Recognized as the iconic foremother of the intellectual history and activism of Black women, Anna Julia Cooper penned one of the most forceful and enduring statements of Black feminist thought to come out of the nineteenth century in A Voice from the South, but her increasingly timely work spans well into the mid-twentieth century. For the first time, The Portable Anna Julia Cooper brings together Cooper’s major collection of insights and eloquent prose which underlie some of the most important developments in modern American intellectual thought and African American social and political activism. Cooper’s writings on the centrality of Black girls and women to our larger national discourse has proved especially prescient in this moment of Black Lives Matter, Say Her Name, and the recent protests that have shaken the nation.

E. M. Forster’s A Passage to India is now available in the US as a Penguin Classic. Featuring an introduction by Pankaj Mishra, A Passage to India is a masterly portrait of a society in the grip of imperialism where the fate of individuals is caught between the great political and cultural conflicts of the modern world.

With its first new English translation in more than half a century—penned by David Unger—Nobel Prize–winning Guatemalan author Miguel Ángel Asturias’s Mr. President is the first Latin American dictator novel and a pioneering work of magical realism that remained on Guatemala’s list of banned books for many years. In an unnamed country, an egomaniacal dictator plots to maintain his iron grip on power by any means necessary. Inspired by life under the regime of President Manuel Estrada Cabrera of Guatemala, Asturias’s magnum opus is at once a surrealist masterpiece, a blade-sharp satire of totalitarianism, and a gripping portrait of psychological terror.

Looking for an end-of-summer sci-fi escape?

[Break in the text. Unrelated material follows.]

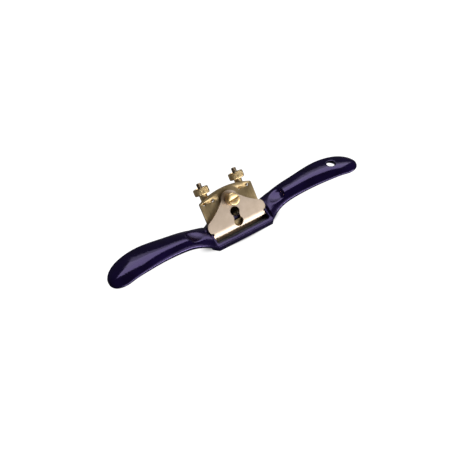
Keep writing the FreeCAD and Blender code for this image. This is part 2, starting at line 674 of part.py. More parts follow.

Sultana’s Dream and Padmarag is one of the first science fiction, feminist utopian stories by India’s widely celebrated, pioneering feminist, educator, writer, and activist Rokeya Hossain. Hossain spins the tale of Sultana, a Muslim woman living in contemporary India, who falls asleep and wakes to a transformed future in which women are free to explore the outside world, pursue an education, and run a peaceful and just society, all the while leaving men to be relegated to the domestic sphere.